Wednesday, September 10, 2008

Quiet Surge in Afghanistan

George Bush has called for a "quiet surge" in Afghanistan. For years critics of his administration have been criticising him for only sending 20,000 troops to Afghanistan, an Islamic fundamentalist country where Sunni extremist Al Qaeda networks were permitted to operate. However the white house felt that the secular dictatorship of Sadam Hussein was seven times more of a priority, hence the 140,000 troops sent to occupy that country. Every reasonable person knows that this was at best a spectacular miscalculation, at worst a conscious and sinister attempt to remove a troublesome dictator and to replace him with a pro Washington regime that would be an ally and would safeguard US interests. Which ever you think it was is another debate.

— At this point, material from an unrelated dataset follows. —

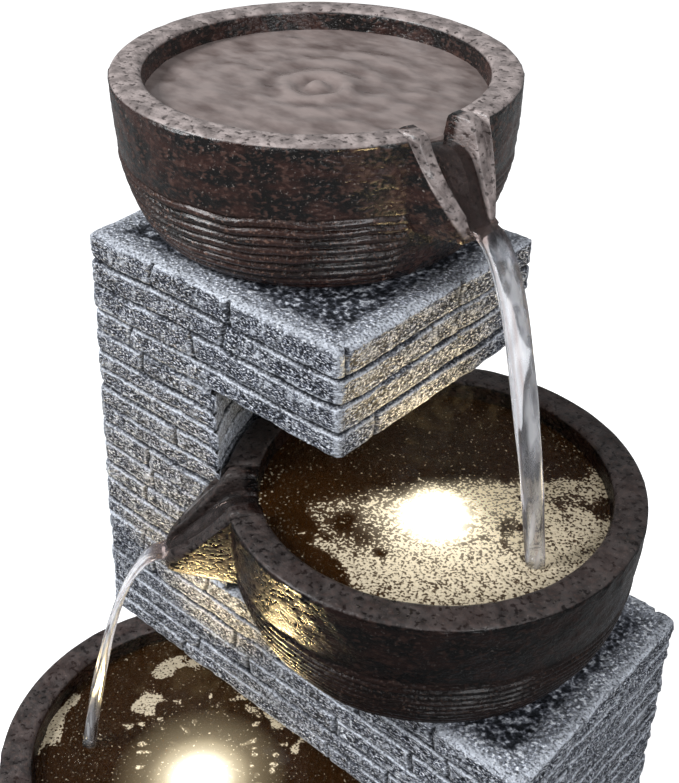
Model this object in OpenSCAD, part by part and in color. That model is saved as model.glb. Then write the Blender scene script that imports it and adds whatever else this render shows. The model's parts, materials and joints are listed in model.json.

A Chinook helicopter taking off in Afghanistan
Yesterday Bush announced that he was sending 8000 extra troops to Afghanistan and that a marine battalion due to be sent to Iraq in January would be redeployed to Afghanistan. This may be an attempt to make it difficult for Barack Obama to continue with his theme of criticising Bush/McCain policy of not prioritising Afghanistan. Or it may be a genuine reflection of the fact that violence is down in Iraq allowing the US to divert its military resources to Afghanistan. In any case Obama criticised it today as not being enough. And if you think Afghanistan is the priority then you pretty much have to agree. Afghanistan is an enormous country with an extremely inhospitable terrain. The US sent 20,000 there in 2001. This was completely inadequate and just shows that Bush was not really committed to defeating the Taliban and Al Qaeda as he had another country on his mind. In Order to stabilise Afghanistan today a force of at least 250,000 NATO troops would be required. Today their are approximately 60,000 NATO troops in Afghanistan, half of them American. Bush has been unable to convince his NATO allies to send more than this. It will be one of the first decisions the new US president will have to make. To what extent are we going to commit to Afghanistan. A McCain presidency will probably leave troops levels as they are in Afghanistan as he is more committed to Iraq. Obama will probably drop troop levels significantly in Iraq and redeploy many of them to Afghanistan. In which case he might very well find himself in a guerrilla war with no end in sight. Afghanistan is so hostile to occupation that it may just be a case of the more troops the more targets for the Taliban without any real progress ever being achieved.